How to Host a "Closet Swap"

January 6, 2010 10:13:43 AM PST
Most women would agree that we have lots of things in our closets that we buy but rarely - if ever use. Many of these clothes and accessories would be considered a fashion "find" by a sister, neighbor or girlfriend. In fact, fashion experts often say if you haven't worn something in 2 years, it's time to get it out of your closet and make room for new things.
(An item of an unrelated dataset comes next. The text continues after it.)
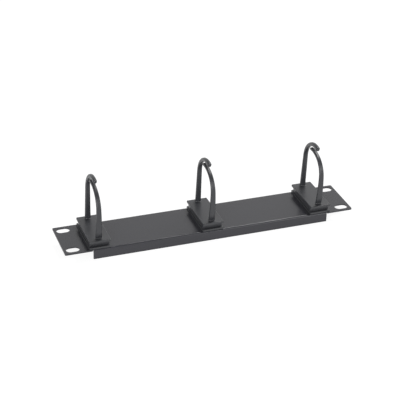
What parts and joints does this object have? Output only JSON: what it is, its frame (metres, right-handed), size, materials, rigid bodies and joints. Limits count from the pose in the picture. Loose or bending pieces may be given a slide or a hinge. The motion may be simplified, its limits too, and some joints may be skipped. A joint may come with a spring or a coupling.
{
  "type": "horizontal cable manager",
  "caption": "One-unit rack panel of folded sheet with slotted ears, carrying open-top cable rings along its face to hold patch cables in a horizontal run.",
  "frame": {"origin": "centre of the four rack slots, on the rear plane of the ears that meets the rack rails", "axes": "+X along the panel, +Y towards its upper edge in the rack, +Z out of its face, where the rings stand"},
  "size_m": [0.252, 0.0436, 0.0651],
  "materials": {
    "powder_coated_steel": "dark grey powder coat, low sheen",
    "ring_plastic": "moulded, satin charcoal",
    "zinc_hardware": "bright zinc plate"
  },
  "bodies": {
    "root": {"face_panel": "powder_coated_steel", "ring_left": "ring_plastic", "washer_left_lower": "zinc_hardware", "screw_left_lower": "zinc_hardware", "washer_left_upper": "zinc_hardware", "screw_left_upper": "zinc_hardware", "ring_center": "ring_plastic", "washer_center_lower": "zinc_hardware", "screw_center_lower": "zinc_hardware", "washer_center_upper": "zinc_hardware", "screw_center_upper": "zinc_hardware", "ring_right": "ring_plastic", "washer_right_lower": "zinc_hardware", "screw_right_lower": "zinc_hardware", "washer_right_upper": "zinc_hardware", "screw_right_upper": "zinc_hardware"}
  },
  "joints": []
}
So Chicagoan Jen Schefft, who appeared on ABC's "The Bachelor" and "The Bachelorette," says you should host a "Closet Swap." She says it's a great to be frugal yet fashionable, and have fun with your girlfriends all at the same time."My husband and I actually just bought a new house in December and as I was going through my closet while we were packing, I realized how many items I have that I haven't worn in years ? really cute things like bags, necklaces, tops ? you name it," says Jen. "It's something we can all relate to and that's why I've teamed up with Little Black Dress Wines to share a fun party idea for fashionable women where they can swap their unused clothing and accessories among friends."

Here's how it works:

  • Pick a date and invite a group of your girlfriends to rummage through their closets to find cute items they aren't using. Tell them to "bag it and bring it" to the Closet Swap.
  • Buy some wine and simple hors d'oeuvres to serve. Things like cheese and crackers, veggies and dip, hummus and pita.
  • Create a stylish space inside your home to showcase all the items your guests bring to swap - make sure to have a mirror on hand! The idea is for you to try on the clothes/accessories and have fun while doing it!
  • Since giving back is always in style, ask your guests for an "at the door" donation of $5 for a local charity that is important to you and your girlfriends.
  • When your guests arrive, let the swapping begin! "Swappers" can choose as many items as they bring. If there are items left over, they can also be donated to a women's charity or shelter.
  • To easily keep track of the number of accessories each person donates (and the number they get to take home!), give each guest one poker chip for every item they bring. Before the swapping begins, draw numbers to determine the order in which guests will make their selection. When it's time to get "swapping," guests can select one item during round one and go in order (for example, guest who picked 1 goes first); during the second round, guests should select two items and reverse the order of who picks first; the third round, guests select three items and so on
  • At the end of the party, everyone will leave happy and with something new!
  • For more information, visit www.littleblackdresswines.com where Little Black Dress Wines has created a "Closet Swap" section, which includes email invitations.

    About Jen Schefft

    Jen Schefft was the 'winner' of the final rose on ABC's 'The Bachelor' (starring Andrew Firestone) in 2003 and went on to star in 2005's 'The Bachelorette.'

    Since then, Schefft has guest co-hosted "The View" on two occasions, co-hosted the 2005 Academy Awards live pre-show on E! Entertainment Television, and has appeared on countless news and talk shows including "The Oprah Winfrey Show," "Live with Regis and Kelly," "Good Morning America" and "The Ellen DeGeneres Show." She has also been featured in Glamour, People, Redbook, US Weekly, Time as well as numerous other publications. In 2007, Schefft penned the book 'Better Single Than Sorry: A No-Regrets Guide to Loving Yourself and Never Settling' and as a fashionable and frugal woman herself, has previously lent tips (in Us Weekly and on her blog on TheWeddingChannel.com) on how to get the biggest bang-for-your-wedding buck. A graduate of Ohio University, Jen graduated summa cum laude in 1998 with a bachelor's degree in business administration.

    After walking away single (and turning down two proposals) from 'The Bachelor' and 'The Bachelorette,' she now resides in Lake Forest with her husband, Joe Waterman, and their dog Cooper. Schefft currently works in public relations for the boutique PR firm, Henson Consulting.